Re: [PATCH] KVM: x86: Increase KVM_MAX_VCPUS to 4096

From: Sean Christopherson
Date: Tue Aug 15 2023 - 13:12:01 EST


On Tue, Aug 15, 2023, Kyle Meyer wrote:
> Increase KVM_MAX_VCPUS to 4096 when MAXSMP is enabled.
>
> Notable changes (when MAXSMP is enabled):
>
> * KMV_MAX_VCPUS will increase from 1024 to 4096.
> * KVM_MAX_VCPU_IDS will increase from 4096 to 16384.
> * KVM_HV_MAX_SPARSE_VCPU_SET_BITS will increase from 16 to 64.
> * CPUID[HYPERV_CPUID_IMPLEMENT_LIMITS (0x40000005)].EAX will now be 4096.
>
> * struct kvm will increase from 39408 B to 39792 B.
> * struct kvm_ioapic will increase from 5240 B to 19064 B.
>
> * The following (on-stack) bitmaps will increase from 128 B to 512 B:
> * dest_vcpu_bitmap in kvm_irq_delivery_to_apic.
> * vcpu_mask in kvm_hv_flush_tlb.
> * vcpu_bitmap in ioapic_write_indirect.
> * vp_bitmap in sparse_set_to_vcpu_mask.
>
> Signed-off-by: Kyle Meyer <kyle.meyer@xxxxxxx>
> ---
> Virtual machines with 4096 virtual CPUs have been created on 32 socket
> Cascade Lake and Sapphire Rapids systems.
>
> 4096 is the current maximum value because of the Hyper-V TLFS. See
> BUILD_BUG_ON in arch/x86/kvm/hyperv.c, commit 79661c3, and Vitaly's
> comment on https://lore.kernel.org/all/87r136shcc.fsf@xxxxxxxxxx.

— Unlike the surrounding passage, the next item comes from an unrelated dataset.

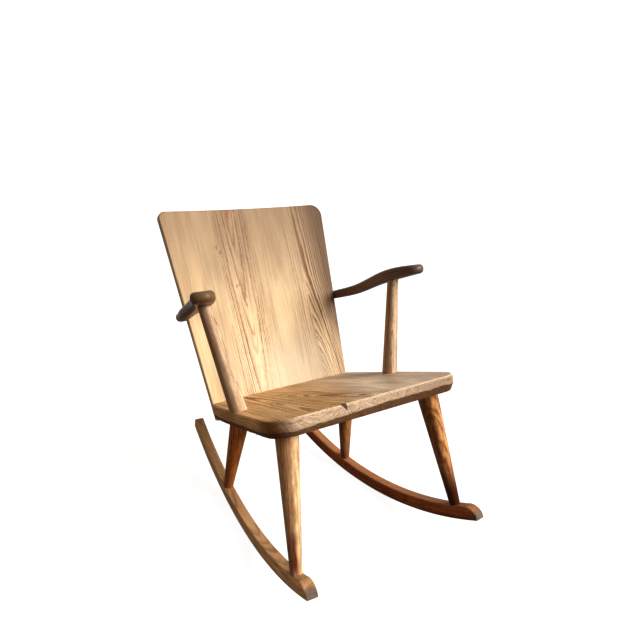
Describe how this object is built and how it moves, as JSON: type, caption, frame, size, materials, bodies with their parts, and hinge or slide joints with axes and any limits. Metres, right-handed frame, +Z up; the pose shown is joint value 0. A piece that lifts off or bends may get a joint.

Mostly out of curiosity, do you care about Hyper-V support? If not, at some
point it'd probably be worth exploring a CONFIG_KVM_HYPERV option to allow
disabling KVM's Hyper-V support at compile time so that we're not bound by the
restrictions of the TLFS.

> arch/x86/include/asm/kvm_host.h | 4 ++++
> 1 file changed, 4 insertions(+)
>
> diff --git a/arch/x86/include/asm/kvm_host.h b/arch/x86/include/asm/kvm_host.h
> index 3bc146dfd38d..91a01fa17fa7 100644
> --- a/arch/x86/include/asm/kvm_host.h
> +++ b/arch/x86/include/asm/kvm_host.h
> @@ -39,7 +39,11 @@
>
> #define __KVM_HAVE_ARCH_VCPU_DEBUGFS
>
> +#ifdef CONFIG_MAXSMP
> +#define KVM_MAX_VCPUS 4096
> +#else
> #define KVM_MAX_VCPUS 1024
> +#endif

Rather than tightly couple this to MAXSMP, what if we add a Kconfig? I know of
at least one scenario, SVM's AVIC/x2AVIC, where it would be desirable to configure
KVM to a much smaller maximum. The biggest downside I can think of is that KVM
selftests would need to be updated (they assume the max is >=512), and some of the
tests might be completely invalid if KVM_MAX_VCPUS is too low (<256?).

E.g.

diff --git a/arch/x86/include/asm/kvm_host.h b/arch/x86/include/asm/kvm_host.h
index 60d430b4650f..8704748e35d9 100644
--- a/arch/x86/include/asm/kvm_host.h
+++ b/arch/x86/include/asm/kvm_host.h
@@ -39,7 +39,7 @@

#define __KVM_HAVE_ARCH_VCPU_DEBUGFS

-#define KVM_MAX_VCPUS 1024
+#define KVM_MAX_VCPUS CONFIG_KVM_MAX_NR_VCPUS

/*
* In x86, the VCPU ID corresponds to the APIC ID, and APIC IDs
diff --git a/arch/x86/kvm/Kconfig b/arch/x86/kvm/Kconfig
index ed90f148140d..b0f92eb77f78 100644
--- a/arch/x86/kvm/Kconfig
+++ b/arch/x86/kvm/Kconfig
@@ -151,6 +151,17 @@ config KVM_PROVE_MMU

If in doubt, say "N".

+config KVM_MAX_NR_VCPUS
+ int "Maximum vCPUs per VM"
+ default "4096" if MAXSMP
+ default "1024"
+ range 1 4096
+ depends on KVM
+ help
+ Set the maximum number of vCPUs for a single VM. Larger values
+ increase the memory footprint of each VM regardless of how many vCPUs
+ are actually created (though the memory increase is relatively small).
+
config KVM_EXTERNAL_WRITE_TRACKING
bool